Implementation and precision of CFRP geometric configurations before adhesive bonding repair based on 1064 nm infrared pulsed fiber laser ablation

Abstract

Before the adhesive bonding repair of the aircraft’s CFRP (Carbon Fiber Reinforced Polymer) structure, the common practice is to remove the damaged area material and form a predetermined repair geometric configuration using the grinding method according to the repair design shape. The geometric accuracy, dimensional accuracy, and surface characteristics of the geometric configuration have a significant impact on the adhesive bonding and repair effectiveness in CFRP structure repair. In the study, a 1064 nm infrared pulse laser was used to selectively and controllably remove the three layers of cured prepreg (fiber and resin) on the surface of the CFRP laminate structure. Based on the analysis of geometric accuracy and surface morphology, the effectiveness of CFRP adhesive bonding repair was verified.

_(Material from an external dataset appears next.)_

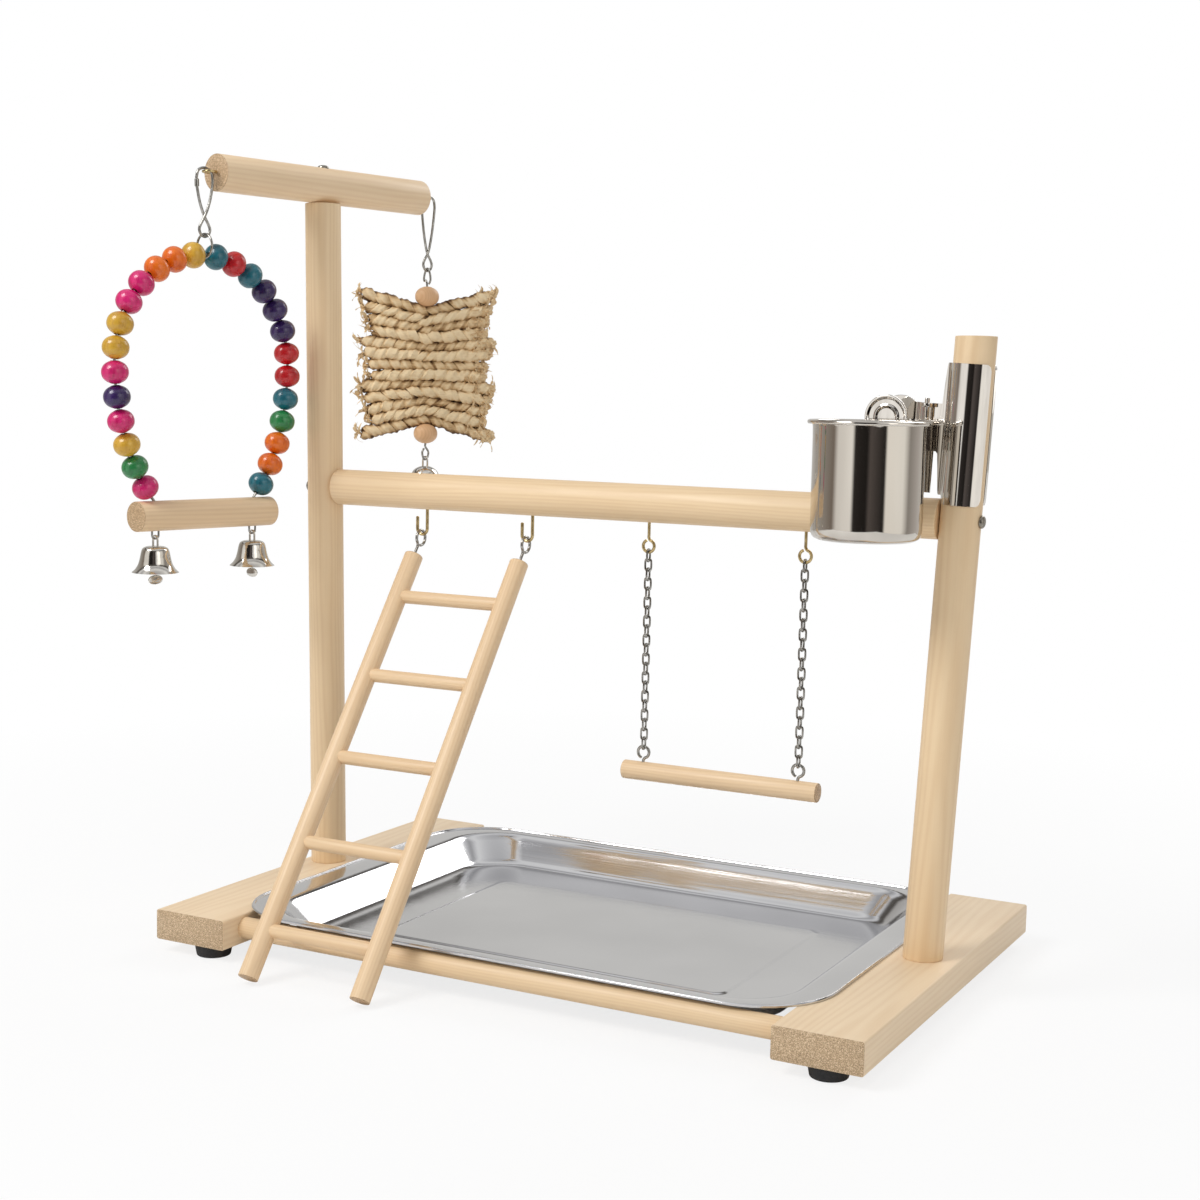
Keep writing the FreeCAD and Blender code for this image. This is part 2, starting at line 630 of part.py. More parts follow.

The results showed that, under the condition of undamaged CFRP fibers and thorough removal of the surface resin, the laser achieved a dimensional accuracy of ± 50 μm and a thickness accuracy of ± 20 μm for CFRP geometric configuration. The angular accuracy of rectangular configuration was less than ± 0.15°, and the roundness accuracy of circular configuration was greater than 0.995. The mechanical validation of the adhesive bonding repair indicated that the tensile strength recovery rate of CFRP repair structure after laser treatment was 84.7 %, and the failure mode was cohesive failure.